TEMPO.CO, Jakarta - Plt Direktur Utama PT Perusahaan Listrik Negara (Persero) atau PLN, Sripeni Inten Cahyani mengakui perusahaannya sempat mengesampingkan urusan publikasi dan komunikasi ke masyarakat saat terjadinya peristiwa blackout atau pemadaman massal pada Minggu, 4 Agustus 2019. Menurut Sripeni, pegawai PLN saat itu terlalu fokus pada upaya teknis perbaikan.

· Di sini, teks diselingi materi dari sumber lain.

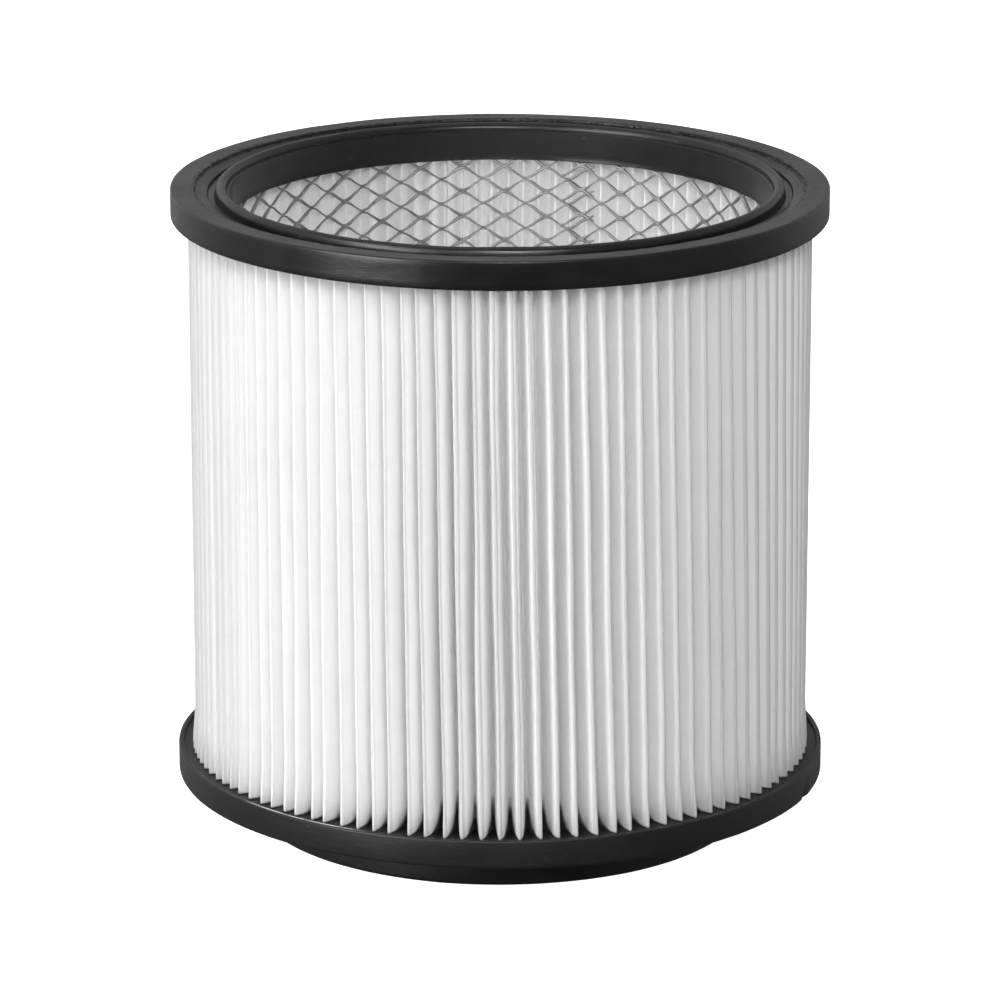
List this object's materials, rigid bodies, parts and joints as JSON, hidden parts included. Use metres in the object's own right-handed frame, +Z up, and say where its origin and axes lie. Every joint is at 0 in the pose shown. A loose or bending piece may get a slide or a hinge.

“Akibatnya, ada informasi yang terlambat diterima di masyarakat dan ini menimbulkan chaos,” kata Sripeni dalam Rapat Dengar Pendapat (RDP) bersama Komisi Energi DPR di Gedung DPR, Senayan, Jakarta, Selasa, 10 September 2019.
Baca Juga:
Sebelumnya, peristiwa blackout terjadi di Banten, Jakarta, dan Jawa Barat. Awalnya, PLN awalnya menyampaikan penyebab blackout adalah gangguan pada gas turbin 1 sampai 6 si Suralaya, Cilegon, Banten. Belakangan, PLN meralat pernyataan tersebut dan menyebut penyebab blackout adalah pohon sengon yang melebihi batas ambang aman kabel transmisi SUTET 500 kV di Ungaran- Pemalang, Jawa Tengah.
Empat hari kemudian, anggota Ombudsman RI Alvin Lee mengkritik komunikasi publik PLN pada waktu terjadinya blackout sehingga masyarakat tidak mendapatkan informasi yang akurat, lengkap dan cepat terkait peristiwa tersebut. "Kami soroti lemahnya komunikasi publik PLN memberikan informasi yang lengkap dan akurat dana cepat kepada masyarakat, sangat lambat dan kurang baik pengelolaannya," kata Alvin Lie di Gedung Ombudsman RI, Jakarta Selatan, Kamis. 8 Agustus 2019.
Sripeni berjanji melakukan perbaikan mulai dari kinerja juru bicara dan tata kelola publikasi di perusahaannya. Ia juga berjanji memperbaiki konten publikasi yang diterbitkan PLN. “Setiap minggu, kami juga diwajibkan memberi laporan ke Kementerian BUMN, kementerian teknis, dan komisaris dari sisi perseroan,” kata dia.
Sripeni akan memperbaiki layanan dari call center PLN 123. “Kami mohon maaf, nanti kami gak cuma akan sediakan call center, tapi juga hotline,” kata dia.